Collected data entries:
····················
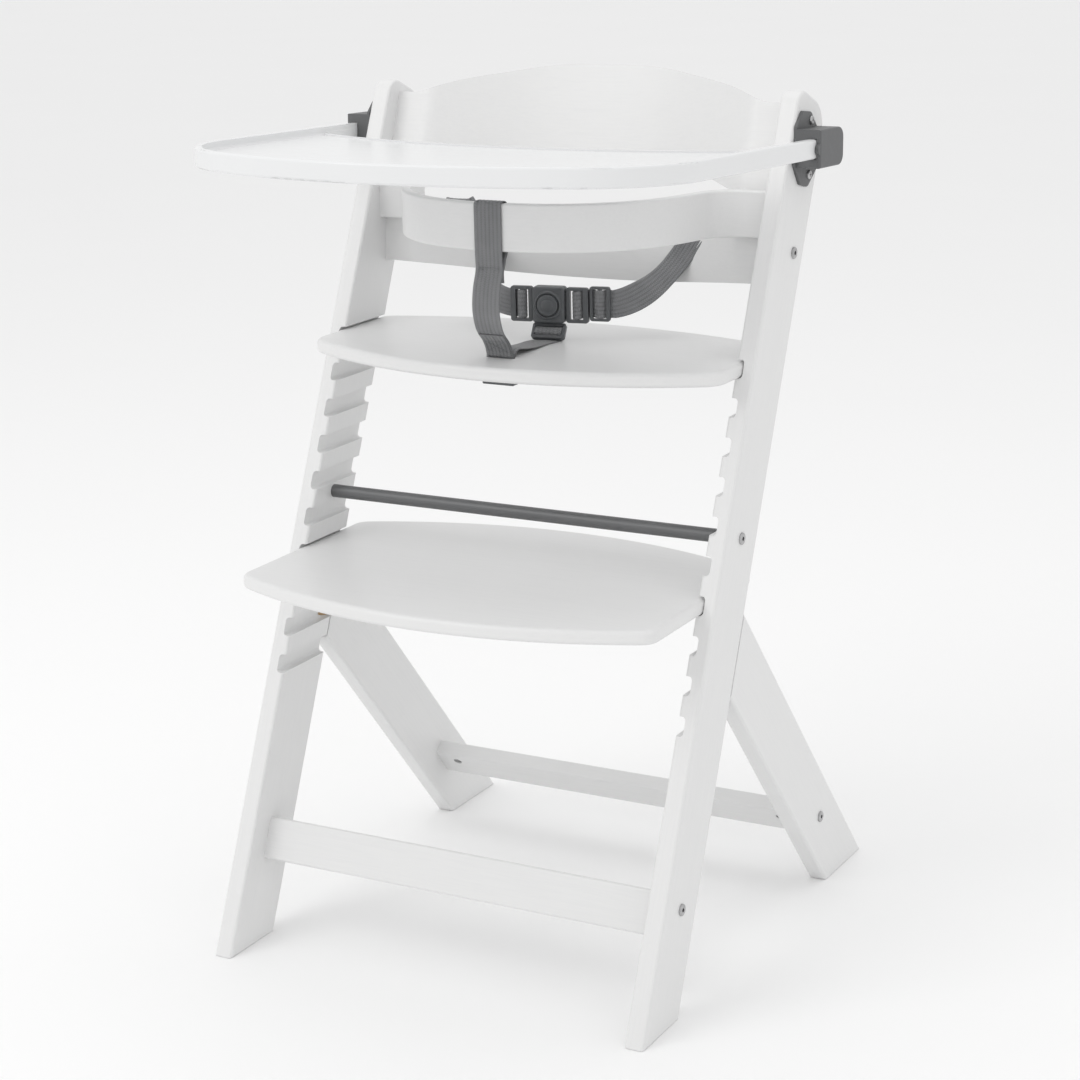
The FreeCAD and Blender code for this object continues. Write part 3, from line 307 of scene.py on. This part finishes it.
def dowelWood():
    look = Look("dowelWood")
    grain = look.noise(look.place(scale=(4, 90, 90)), 8.0, 5.0, 0.6, 0.6)
    look.set("Base Color", look.blend(grain, (0.60, 0.42, 0.24, 1), (0.36, 0.22, 0.11, 1)))
    look.set("Roughness", 0.55 + grain * 0.25)
    look.set("Normal", look.bump(grain, 0.4, 0.0001))
    return look.material


webbingFacts = {
    "yarn": (0.235, 0.238, 0.245, 1),
    # painted shade: the dark colour laid into the low parts of the weave, between ribs and yarns
    "valleyShade": (0.075, 0.077, 0.081, 1),
    # painted highlight laid on the yarn crests
    "crestHighlight": (0.37, 0.375, 0.38, 1),
    "ribs": 7,                  # herringbone columns across the width
    "picks": 13.0,               # yarns in each webbing width of length
}


def webbingFabric():
    # herringbone webbing: u runs across the band, v along it in band widths
    facts = webbingFacts
    look = Look("webbingFabric", Sheen_Weight=0.35, Sheen_Roughness=0.4)
    u, v = look.uv()
    column = u * facts["ribs"]
    fold = (column.sum("FRACT") - 0.5).size()
    odd = (column.sum("FLOOR") * math.pi).sum("COSINE")
    yarn = ((v * facts["picks"] + fold * odd * 1.6) * 2 * math.pi).wave() * 0.5 + 0.5
    rib = 1 - (fold * 2) ** 3.0
    fuzz = look.noise(look.place(), 2600.0, 4.0, 0.7)
    wearAndSheen = look.noise(look.place(), 70.0, 3.0, 0.5)
    height = rib * 0.45 + yarn * 0.45 + fuzz * 0.2
    # painted shade in the weave's hollows: where the height is low the colour goes to the dark valley colour
    shadedWeave = look.blend((height * 1.1).clamp(), facts["valleyShade"], facts["yarn"])
    # the tops of the yarns are made lighter in noise patches: partly worn yarn, partly painted highlight on
    # the crests
    look.set("Base Color", look.blend((wearAndSheen - 0.35).clamp() * yarn, shadedWeave, facts["crestHighlight"]))
    look.set("Roughness", 0.78 + (fuzz - 0.5) * 0.2)
    look.set("Normal", look.bump(height, 1.0, 0.00055))
    return look.material


def sewingThread():
    look = Look("sewingThread", Sheen_Weight=0.3)
    u, v = look.uv()
    ply = ((v * 26 + u * 2) * math.pi).wave()
    fuzz = look.noise(look.place(), 4000.0, 3.0, 0.6)
    look.set("Base Color", look.blend(fuzz, (0.12, 0.125, 0.135, 1), (0.26, 0.27, 0.28, 1)))
    look.set("Roughness", 0.7 + fuzz * 0.2)
    look.set("Normal", look.bump(ply + fuzz, 0.5, 0.0001))
    return look.material


def floorPaint(floor):
    look = Look("floorPaint", Specular_IOR_Level=0.1)
    cloud = look.noise(look.place(), 1.5, 3.0, 0.5)
    pale = roomFacts["floorColour"]
    look.set("Base Color", look.blend(cloud, pale, tuple(c * 0.985 for c in pale[:3]) + (1,)))
    look.set("Roughness", 0.85 + (cloud - 0.5) * 0.1)
    floor.data.materials.append(look.material)


# ---- small mesh tools ----
def newPiece(name, mesh, material, body, replaced=()):
    piece = bpy.data.objects.new(name, mesh)
    bpy.context.scene.collection.objects.link(piece)
    piece.data.materials.append(material)
    for face in mesh.polygons:
        face.use_smooth = True
    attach(piece, body)
    if replaced:
        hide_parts(*replaced)
    return piece


def smoothPath(points, spacing):
    # evenly spaced (place, how many given points it has passed) on a smooth curve through the points
    count, dense = len(points), []
    for k in range(count - 1):
        before, start, end = points[max(k - 1, 0)], points[k], points[k + 1]
        after = points[min(k + 2, count - 1)]
        for step in range(12):
            t = step / 12
            spot = (start * 2 + (end - before) * t + (before * 2 - start * 5 + end * 4 - after) * t * t
                    + (start * 3 - before - end * 3 + after) * t ** 3) * 0.5
            dense.append((spot, k + t))
    dense.append((points[-1].copy(), count - 1.0))
    legs = [(q[0] - p[0]).length for p, q in zip(dense, dense[1:])]
    total, walked, at = sum(legs), 0.0, 0
    steps = max(2, round(total / spacing))
    placed = [dense[0]]
    for k in range(1, steps):
        goal = total * k / steps
        while walked + legs[at] < goal:
            walked += legs[at]
            at += 1
        share = (goal - walked) / legs[at]
        placed.append((dense[at][0].lerp(dense[at + 1][0], share),
                       dense[at][1] + (dense[at + 1][1] - dense[at][1]) * share))
    placed.append(dense[-1])
    return placed


def webbingBand(name, stations, facts):
    # stations: (middle, direction across, direction out of the front face), evenly spaced
    width, thick = facts["width"], facts["thickness"]
    columns, ribDepth = facts["columns"], facts["ribDepth"]
    bm = bmesh.new()
    layer = bm.loops.layers.uv.new("webbing")
    rings, lengths, walked = [], [], 0.0
    for k, (middle, across, out) in enumerate(stations):
        if k:
            walked += (middle - stations[k - 1][0]).length
        lengths.append(walked / width)
        ring = []
        for side in (1, -1):
            for c in range(columns + 1):
                share = c / columns if side > 0 else 1 - c / columns
                edge = abs(share - 0.5) * 2
                body = thick / 2 * (1 - 0.55 * max(0.0, edge - 0.9) / 0.1)
                rib = ribDepth * abs(math.sin(share * math.pi * webbingFacts["ribs"]))
                ring.append((bm.verts.new(middle + across * ((share - 0.5) * width)
                                          + out * (side * (body + rib - ribDepth))), share))
        rings.append(ring)
    count = len(rings[0])
    for k in range(len(rings) - 1):
        for c in range(count):
            d = (c + 1) % count
            face = bm.faces.new((rings[k][c][0], rings[k][d][0], rings[k + 1][d][0], rings[k + 1][c][0]))
            marks = ((rings[k][c][1], lengths[k]), (rings[k][d][1], lengths[k]),
                     (rings[k + 1][d][1], lengths[k + 1]), (rings[k + 1][c][1], lengths[k + 1]))
            for loop, mark in zip(face.loops, marks):
                loop[layer].uv = mark
    for ring in (rings[0], rings[-1]):
        for c in range(columns):
            a, b = ring[c][0], ring[c + 1][0]
            other = 2 * columns + 1 - c
            bm.faces.new((a, b, ring[other - 1][0], ring[other][0]))
    bmesh.ops.recalc_face_normals(bm, faces=bm.faces)
    mesh = bpy.data.meshes.new(name)
    bm.to_mesh(mesh)
    bm.free()
    return mesh


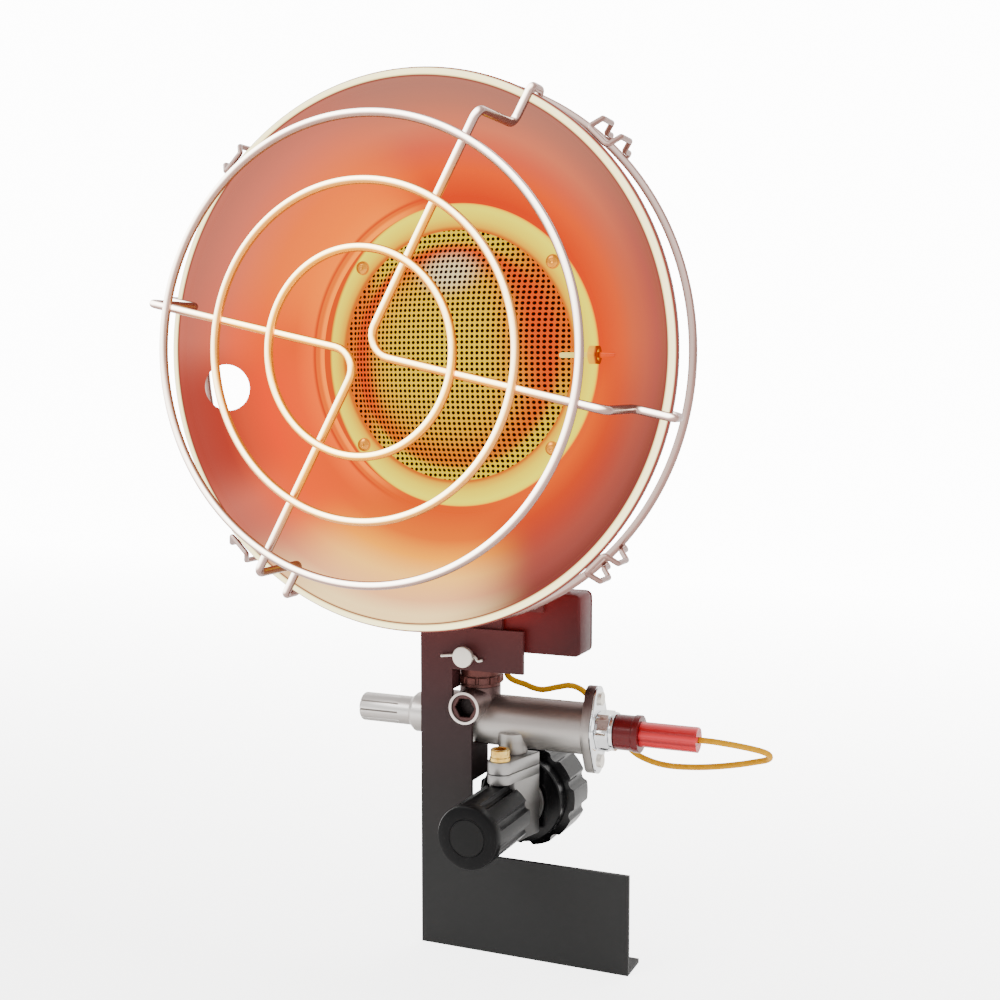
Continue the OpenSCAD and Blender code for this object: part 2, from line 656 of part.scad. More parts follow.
····················
Goal of the exercise → Would you write down every record again, exactly?

Task result →
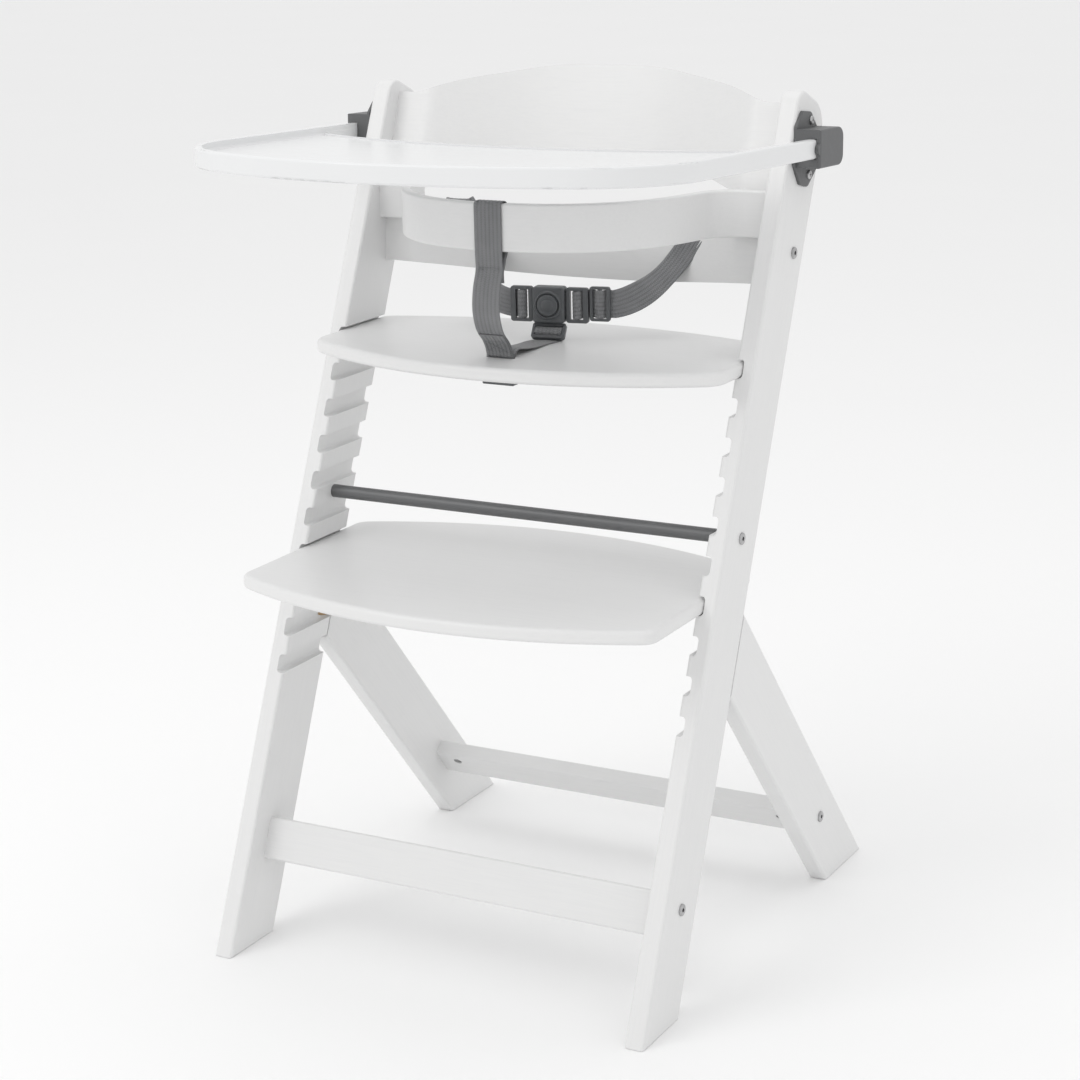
The FreeCAD and Blender code for this object continues. Write part 3, from line 307 of scene.py on. This part finishes it.
def dowelWood():
    look = Look("dowelWood")
    grain = look.noise(look.place(scale=(4, 90, 90)), 8.0, 5.0, 0.6, 0.6)
    look.set("Base Color", look.blend(grain, (0.60, 0.42, 0.24, 1), (0.36, 0.22, 0.11, 1)))
    look.set("Roughness", 0.55 + grain * 0.25)
    look.set("Normal", look.bump(grain, 0.4, 0.0001))
    return look.material


webbingFacts = {
    "yarn": (0.235, 0.238, 0.245, 1),
    # painted shade: the dark colour laid into the low parts of the weave, between ribs and yarns
    "valleyShade": (0.075, 0.077, 0.081, 1),
    # painted highlight laid on the yarn crests
    "crestHighlight": (0.37, 0.375, 0.38, 1),
    "ribs": 7,                  # herringbone columns across the width
    "picks": 13.0,               # yarns in each webbing width of length
}


def webbingFabric():
    # herringbone webbing: u runs across the band, v along it in band widths
    facts = webbingFacts
    look = Look("webbingFabric", Sheen_Weight=0.35, Sheen_Roughness=0.4)
    u, v = look.uv()
    column = u * facts["ribs"]
    fold = (column.sum("FRACT") - 0.5).size()
    odd = (column.sum("FLOOR") * math.pi).sum("COSINE")
    yarn = ((v * facts["picks"] + fold * odd * 1.6) * 2 * math.pi).wave() * 0.5 + 0.5
    rib = 1 - (fold * 2) ** 3.0
    fuzz = look.noise(look.place(), 2600.0, 4.0, 0.7)
    wearAndSheen = look.noise(look.place(), 70.0, 3.0, 0.5)
    height = rib * 0.45 + yarn * 0.45 + fuzz * 0.2
    # painted shade in the weave's hollows: where the height is low the colour goes to the dark valley colour
    shadedWeave = look.blend((height * 1.1).clamp(), facts["valleyShade"], facts["yarn"])
    # the tops of the yarns are made lighter in noise patches: partly worn yarn, partly painted highlight on
    # the crests
    look.set("Base Color", look.blend((wearAndSheen - 0.35).clamp() * yarn, shadedWeave, facts["crestHighlight"]))
    look.set("Roughness", 0.78 + (fuzz - 0.5) * 0.2)
    look.set("Normal", look.bump(height, 1.0, 0.00055))
    return look.material


def sewingThread():
    look = Look("sewingThread", Sheen_Weight=0.3)
    u, v = look.uv()
    ply = ((v * 26 + u * 2) * math.pi).wave()
    fuzz = look.noise(look.place(), 4000.0, 3.0, 0.6)
    look.set("Base Color", look.blend(fuzz, (0.12, 0.125, 0.135, 1), (0.26, 0.27, 0.28, 1)))
    look.set("Roughness", 0.7 + fuzz * 0.2)
    look.set("Normal", look.bump(ply + fuzz, 0.5, 0.0001))
    return look.material


def floorPaint(floor):
    look = Look("floorPaint", Specular_IOR_Level=0.1)
    cloud = look.noise(look.place(), 1.5, 3.0, 0.5)
    pale = roomFacts["floorColour"]
    look.set("Base Color", look.blend(cloud, pale, tuple(c * 0.985 for c in pale[:3]) + (1,)))
    look.set("Roughness", 0.85 + (cloud - 0.5) * 0.1)
    floor.data.materials.append(look.material)


# ---- small mesh tools ----
def newPiece(name, mesh, material, body, replaced=()):
    piece = bpy.data.objects.new(name, mesh)
    bpy.context.scene.collection.objects.link(piece)
    piece.data.materials.append(material)
    for face in mesh.polygons:
        face.use_smooth = True
    attach(piece, body)
    if replaced:
        hide_parts(*replaced)
    return piece


def smoothPath(points, spacing):
    # evenly spaced (place, how many given points it has passed) on a smooth curve through the points
    count, dense = len(points), []
    for k in range(count - 1):
        before, start, end = points[max(k - 1, 0)], points[k], points[k + 1]
        after = points[min(k + 2, count - 1)]
        for step in range(12):
            t = step / 12
            spot = (start * 2 + (end - before) * t + (before * 2 - start * 5 + end * 4 - after) * t * t
                    + (start * 3 - before - end * 3 + after) * t ** 3) * 0.5
            dense.append((spot, k + t))
    dense.append((points[-1].copy(), count - 1.0))
    legs = [(q[0] - p[0]).length for p, q in zip(dense, dense[1:])]
    total, walked, at = sum(legs), 0.0, 0
    steps = max(2, round(total / spacing))
    placed = [dense[0]]
    for k in range(1, steps):
        goal = total * k / steps
        while walked + legs[at] < goal:
            walked += legs[at]
            at += 1
        share = (goal - walked) / legs[at]
        placed.append((dense[at][0].lerp(dense[at + 1][0], share),
                       dense[at][1] + (dense[at + 1][1] - dense[at][1]) * share))
    placed.append(dense[-1])
    return placed


def webbingBand(name, stations, facts):
    # stations: (middle, direction across, direction out of the front face), evenly spaced
    width, thick = facts["width"], facts["thickness"]
    columns, ribDepth = facts["columns"], facts["ribDepth"]
    bm = bmesh.new()
    layer = bm.loops.layers.uv.new("webbing")
    rings, lengths, walked = [], [], 0.0
    for k, (middle, across, out) in enumerate(stations):
        if k:
            walked += (middle - stations[k - 1][0]).length
        lengths.append(walked / width)
        ring = []
        for side in (1, -1):
            for c in range(columns + 1):
                share = c / columns if side > 0 else 1 - c / columns
                edge = abs(share - 0.5) * 2
                body = thick / 2 * (1 - 0.55 * max(0.0, edge - 0.9) / 0.1)
                rib = ribDepth * abs(math.sin(share * math.pi * webbingFacts["ribs"]))
                ring.append((bm.verts.new(middle + across * ((share - 0.5) * width)
                                          + out * (side * (body + rib - ribDepth))), share))
        rings.append(ring)
    count = len(rings[0])
    for k in range(len(rings) - 1):
        for c in range(count):
            d = (c + 1) % count
            face = bm.faces.new((rings[k][c][0], rings[k][d][0], rings[k + 1][d][0], rings[k + 1][c][0]))
            marks = ((rings[k][c][1], lengths[k]), (rings[k][d][1], lengths[k]),
                     (rings[k + 1][d][1], lengths[k + 1]), (rings[k + 1][c][1], lengths[k + 1]))
            for loop, mark in zip(face.loops, marks):
                loop[layer].uv = mark
    for ring in (rings[0], rings[-1]):
        for c in range(columns):
            a, b = ring[c][0], ring[c + 1][0]
            other = 2 * columns + 1 - c
            bm.faces.new((a, b, ring[other - 1][0], ring[other][0]))
    bmesh.ops.recalc_face_normals(bm, faces=bm.faces)
    mesh = bpy.data.meshes.new(name)
    bm.to_mesh(mesh)
    bm.free()
    return mesh


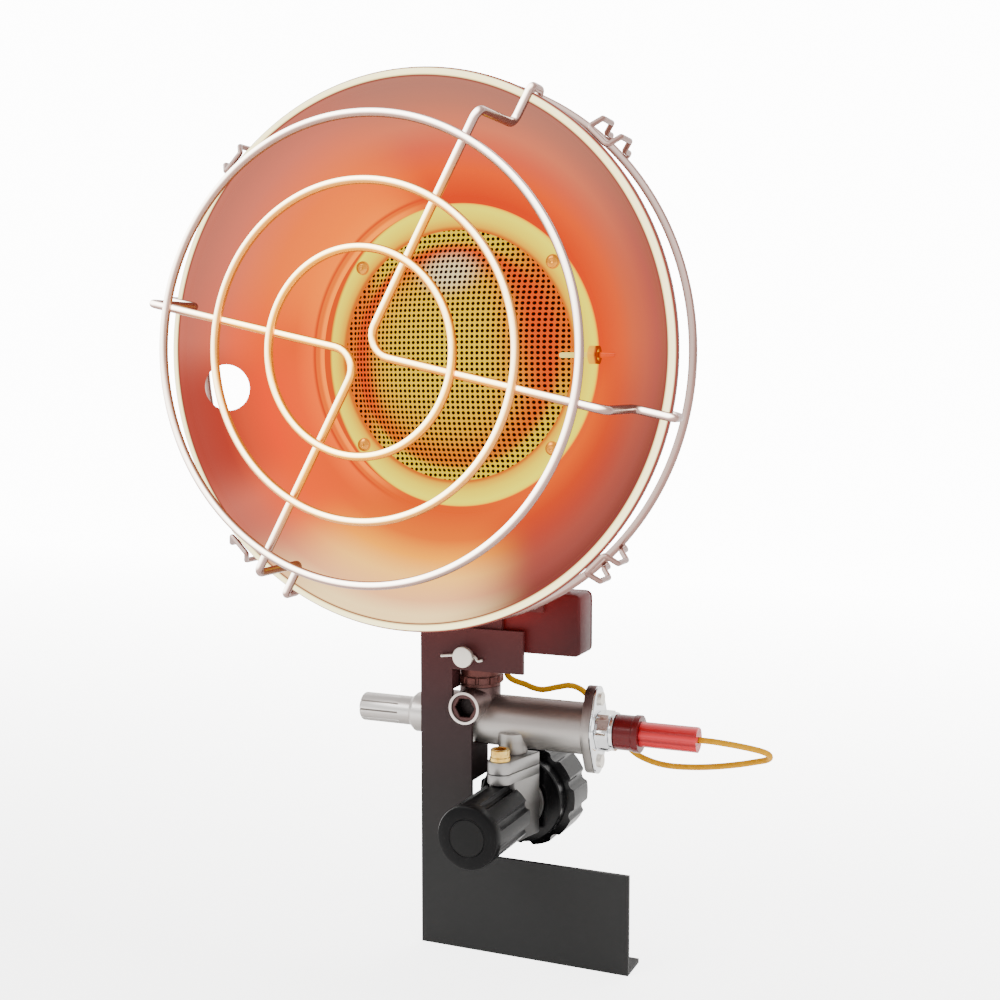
Continue the OpenSCAD and Blender code for this object: part 2, from line 656 of part.scad. More parts follow.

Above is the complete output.